***** DATA FOR THIS EXERCISE *****

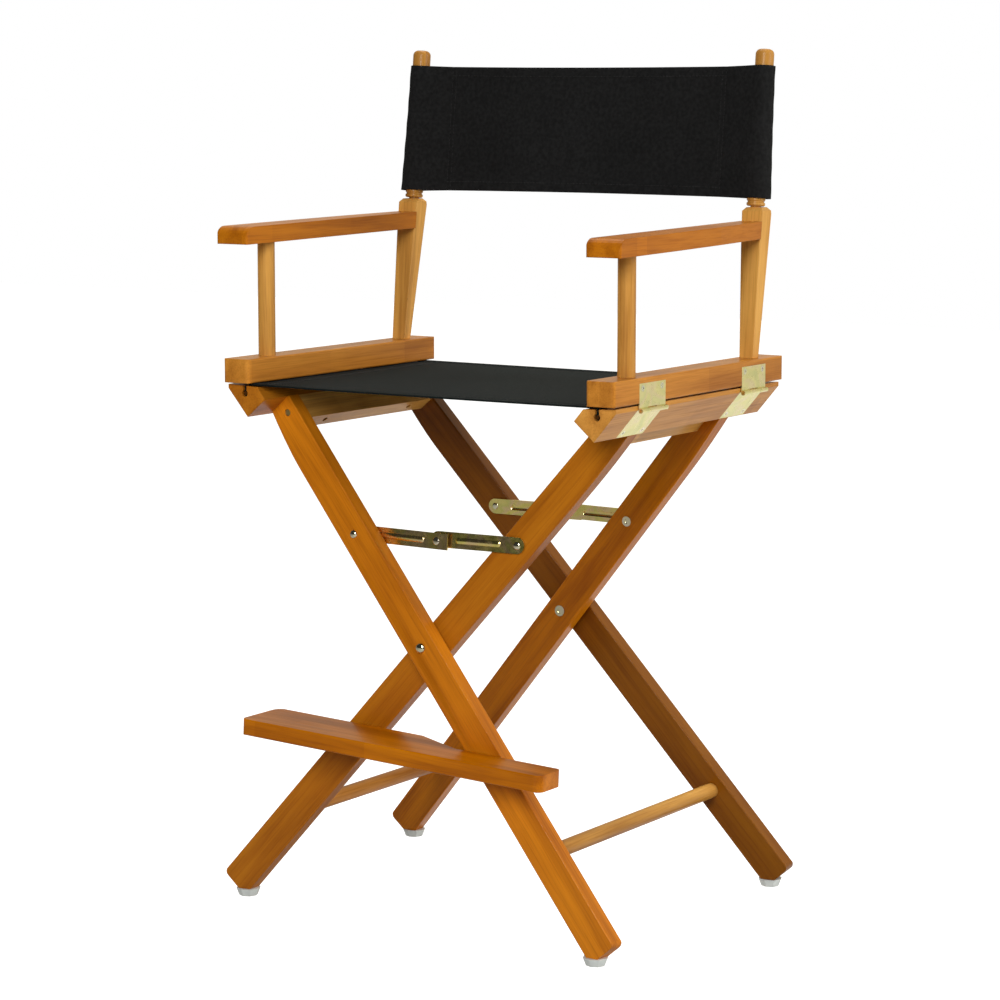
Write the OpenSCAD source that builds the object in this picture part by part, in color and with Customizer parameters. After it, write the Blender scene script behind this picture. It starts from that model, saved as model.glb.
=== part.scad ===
// Counter-height folding director chair with a pull-off footrest.
// The front faces -Y and +Z is up. The origin is on the floor, under the middle of the chair.
// Two scissor frames cross on a front bolt and a back bolt. The outer frame carries the left seat
// rail and the inner frame the right one. Each arm assembly hinges on its seat rail.

/* [Seat and frame] */
// Height of the seat rails' top face
seat_h = 605.4; // [590:1:620]
// Width over the seat rails
rail_span = 520; // [510:1:530]
// Length of the seat rails, front to back
rail_len = 368; // [356:1:372]
// Lean of each leg from upright, in degrees
lean_leg = 40.5; // [40:0.1:41]
// Lean of the leg planes outwards at the feet, in degrees
splay = 5.34; // [5:0.02:5.6]

/* [Legs] */
// Width of a leg
leg_w = 39; // [38:0.5:40]
// Thickness of a leg
leg_t = 20; // [19:0.5:21]
// Gap between the legs of a crossing pair
leg_gap = 8.5; // [8.5:0.1:9]
// Height of the crossing bolts
pivot_z = 320; // [316:1:324]

/* [Arms and back] */
// Height of the armrests' underside at the front
arm_z = 766.5; // [755:0.1:775]
// Height of the tops of the back sticks
top_z = 987.6; // [980:0.1:995]
// Backward lean of the back sticks, in degrees
lean_back = 6.1; // [5.8:0.1:6.4]
// Height of the back canvas
back_h = 150; // [140:1:155]

/* [Footrest] */
// Length of the footrest board
foot_len = 405; // [380:1:410]
// Thickness of the footrest board
foot_t = 19; // [18:0.5:19]

/* [Hidden] */

$fn = 48;
OUTER = -1;
INNER = 1;
FRONT = -1;
BACK = 1;
LEFT = -1;
RIGHT = 1;
ends = [FRONT, BACK];

honey = [0.72, 0.42, 0.12];
zinc = [0.78, 0.72, 0.42];
black_canvas = [0.10, 0.10, 0.10];
glide_white = [0.85, 0.87, 0.85];

sl = sin(lean_leg);
cl = cos(lean_leg);
fit = 0.05;                      // radial running clearance
edge_r = 1.6;                    // eased edge of the wooden parts

// Leg layers: distance of each leg's middle from the chair's middle plane, at pivot height
outer_y = 163;
inner_y = outer_y - leg_t - leg_gap;
leg_down = 405;                  // pivot to the square foot end
joint_v = 340;                   // pivot to the seat rail's underside
taper_v = 240;                   // where the leg tops start to narrow
taper_outer = 8.5;               // narrowing of the outer frame's leg tops
taper_inner = 4;
glide_h = 9;
glide_d = 29;
glide_x = 248;
stretch_v = -275;
stretch_d = 18;
stay_v = 157;                    // pivot to the stay's pin, along the leg
bolt_v = 325;                    // pivot to the bolt through a leg's top
bolt_u = -6;
bolt_d = 6;
pin_d = 5;

// Seat rail, in the frame's own plane: u is across the leg, outwards, and v is up the leg
rail_in = 17.5;                  // the rail's inner face
rail_out = 15.5;                 // the rail's outer face
rail_drop = 2;                   // the rail's top falls this much towards the seat
groove_x = 236.5;
groove_z = seat_h - 9.8;
groove_d = 8;
neck_w = 5;
rod_d = 5;
apron_t = 20;
apron_v = 308;

// Arm assembly
arm_gap = 2;
base_z = seat_h + arm_gap;
base_h = 28;
base_x = 226;
base_w = 36;
base_len = 383;
dowel_x = 242.5;
dowel_y = -133;
dowel_d = 20;
socket = 10;
post_x = 240;
post_top = 807.5;
stick_x = 238.5;
stick_y = 163.1;
stick_d = 21.5;
tenon_d = 12;
tenon_l = 30;
arm_h = 20;
arm_front = 191.5;
arm_rise = 0.9;                  // the armrests rise towards the back, in degrees

// Hinges
hinge_x = 263.5;
hinge_z = 599.9;
leaf_t = 1.6;
leaf_up = 22;                    // height of the upper leaf on the arm's rail
barrel_r = 2.7;
hinge_pin_d = 2.4;
hinge_len = 56;
hinge_ys = [-110, 119.5];
knuckle = hinge_len / 3;

// Stays
stay_t = 1.6;
stay_w = 18.4;
stay_off = 1.4;                  // stay to leg face
stay_past = 16;                  // the square link's end, past the middle joint
rib_h = 1.1;
rib_r = 6;                       // radius of the rib's rounded back

// Footrest: its top face falls towards +X
foot_x0 = -208;
foot_slope = 2.6;
foot_z0 = 217.5;
foot_front = 234;
foot_left_back = 161.6;
foot_right_back = 190.2;
foot_pins = [[87, 204.1], [109, 203.1]];
peg = [-102.5, 198.9];
peg_d = 8;

// ---- poses ----

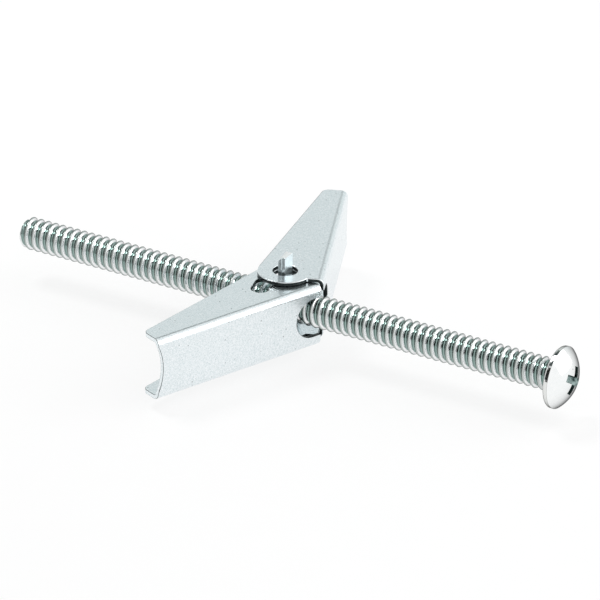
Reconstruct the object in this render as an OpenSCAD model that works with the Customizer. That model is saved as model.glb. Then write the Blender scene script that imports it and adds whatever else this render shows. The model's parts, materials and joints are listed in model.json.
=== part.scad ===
// Spring toggle bolt: a headed machine screw, a folded-plate trunnion nut, two identical
// sheet wings and the wire spring that opens them.
//
// Millimetres. The screw lies along X with its head at +X, and the wings' pivot axis is
// parallel to Z. The origin is the centre of the head's bearing face. The wings are drawn
// fully open, with the ends of their webs resting against each other.

/* [Screw] */
// Thread major diameter
thread_d = 4.15; // [4:0.05:4.4]
// Distance along the screw from one turn of the thread to the next
thread_pitch = 1.058; // [0.9:0.001:1.3]
// Depth of the thread
thread_depth = 0.57; // [0.45:0.01:0.65]
// Width of the flat on the thread's crest
crest_flat = 0.14; // [0.08:0.01:0.2]
// Width of the flat at the thread's root
root_flat = 0.26; // [0.15:0.01:0.35]
// Angle at which the thread starts, about the screw's axis
thread_turn = 115; // [0:1:359]
// Length from the head's bearing face to the free end
screw_len = 75.6; // [60:0.1:100]
// Chamfer of the thread at the free end, along the axis and across it
tip_chamfer = 0.5; // [0.3:0.05:0.8]
// Head diameter
head_d = 7.9; // [7.5:0.1:9.5]
// Height of the head's straight rim
head_rim = 0.65; // [0.4:0.05:1]
// Height of the whole head
head_h = 2.6; // [2.2:0.1:3]
// Span of the cross recess from arm end to arm end
recess_span = 3.8; // [3.2:0.1:4.2]
// Width of one arm of the cross recess
recess_arm = 1.15; // [0.9:0.05:1.3]
// Depth of the cross recess below the top of the head
recess_depth = 1.6; // [1.2:0.1:1.9]
// Angle at which the recess stands, about the screw's axis
recess_turn = 57; // [0:1:90]

/* [Wings] */
// Sheet thickness
sheet_t = 0.55; // [0.45:0.05:0.65]
// Reach from the pivot to the flange tips
wing_reach = 23.5; // [20:0.5:28]
// Distance from the pivot to the web's outer face
web_out = 5.1; // [5:0.05:5.6]
// Outside radius of the two folds
fold_r = 0.9; // [0.7:0.05:1.1]
// Radius of the ear round the pivot
ear_r = 3.45; // [3.2:0.05:3.6]
// Width of each flange at the tip
tip_flange = 3.1; // [2.6:0.1:3.6]
// Radius of the flange's free corner at the tip
tip_corner = 1; // [0.6:0.1:1.3]
// Depth of the hollow in the web's end, between the flange tips
tip_hollow = 0.75; // [0.4:0.05:1.2]
// Room between the screw and the bottom of the web's notch when the wing is open
notch_room = 1.7; // [1.2:0.1:2]
// Width of the window in the flange that lies inside
window_w = 2.35; // [2:0.05:2.6]
// Distance between the centres of the window's round ends
window_run = 1.7; // [1.2:0.1:2]
// Sweep of the open wing back from square to the screw
open_sweep = 22.4; // [20:0.1:25]

/* [Nut and spring] */
// Distance from the head's bearing face to the pivot
nut_station = 38.1; // [20:0.1:50]
// Thickness of the nut's folded plate
plate_t = 1; // [0.8:0.05:1.2]
// Width of the nut's plate across the screw
plate_w = 6.4; // [6:0.1:6.8]
// Wall of the drawn collar round the tapped hole
collar_wall = 0.45; // [0.3:0.05:0.5]
// Length of the collar past the plate
collar_len = 0.5; // [0.3:0.05:0.6]
// Width of a lug
lug_w = 1.9; // [1.6:0.05:2.2]
// Height of a lug above the ears
lug_rise = 1.8; // [1.2:0.05:2.2]
// Depth of the seam between the folded plate's two layers, on a lug's narrow sides
seam_depth = 0.12; // [0.05:0.01:0.2]
// Diameter of the spring wire
wire_d = 0.55; // [0.4:0.05:0.6]
// Reach of a spring leg's foot from the pivot, along its wing
foot_reach = 7; // [5:0.5:10]

/* [Clearances] */
// Gap between the screw and the nut's hole
thread_gap = 0.05; // [0.03:0.01:0.08]
// Gap between the screw and the sides of the web's notch
notch_gap = 0.2; // [0.05:0.01:0.3]
// Gap between the ears and between them and the nut's shoulders
ear_gap = 0.05; // [0.03:0.01:0.08]
// Gap between a lug's corners and the ears' holes
lug_gap = 0.5; // [0.2:0.05:0.6]
// Gap between the spring and what it bears on, and between its turns
spring_gap = 0.05; // [0.03:0.01:0.07]
// Gap between the inside of the coil and the lug's corners
coil_gap = 0.15; // [0.08:0.01:0.2]
// Gap between the webs' ends when the wings are open
web_gap = 0.04; // [0.02:0.01:0.1]

/* [Hidden] */
$fn = 64;
eps = 0.01;
spread = 100;

// Thread: one turn has flat sides, and the profile gives each point's place along the turn's
// pitch and its share of the depth. The first turn is cut off at the free end, and the last one
// runs into a plain neck and the head.
thread_sides = 16;
root_r = thread_d / 2 - thread_depth;
flank = (thread_pitch - crest_flat - root_flat) / 2;
thread_profile = [
    [0, 0], [root_flat, 0], [root_flat + flank, 1], [root_flat + flank + crest_flat, 1]
];
thread_rows = len(thread_profile);
thread_start = -screw_len - 1.1 * thread_pitch;
thread_end = (head_h - recess_depth) / 2;
thread_steps = floor((thread_end - thread_start) * thread_sides / thread_pitch) - thread_sides;
neck_r = thread_d / 2 + eps;
neck_len = thread_pitch * (1 + 1 / thread_sides) - thread_end + eps;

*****

▶ [JOB]: Repeat, word for word, the lines from the opening of the material through the line containing "its seat rail.".

▶ [TASK RESULT]:
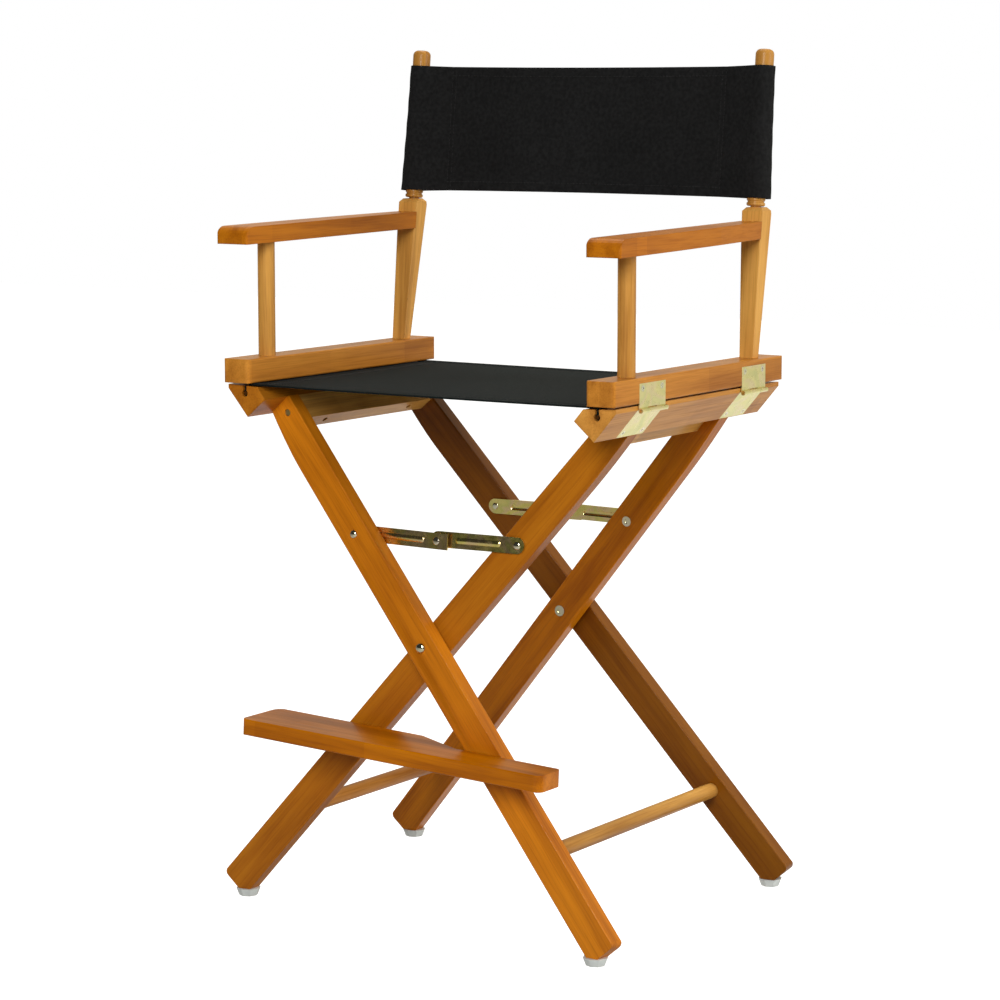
Write the OpenSCAD source that builds the object in this picture part by part, in color and with Customizer parameters. After it, write the Blender scene script behind this picture. It starts from that model, saved as model.glb.
=== part.scad ===
// Counter-height folding director chair with a pull-off footrest.
// The front faces -Y and +Z is up. The origin is on the floor, under the middle of the chair.
// Two scissor frames cross on a front bolt and a back bolt. The outer frame carries the left seat
// rail and the inner frame the right one. Each arm assembly hinges on its seat rail.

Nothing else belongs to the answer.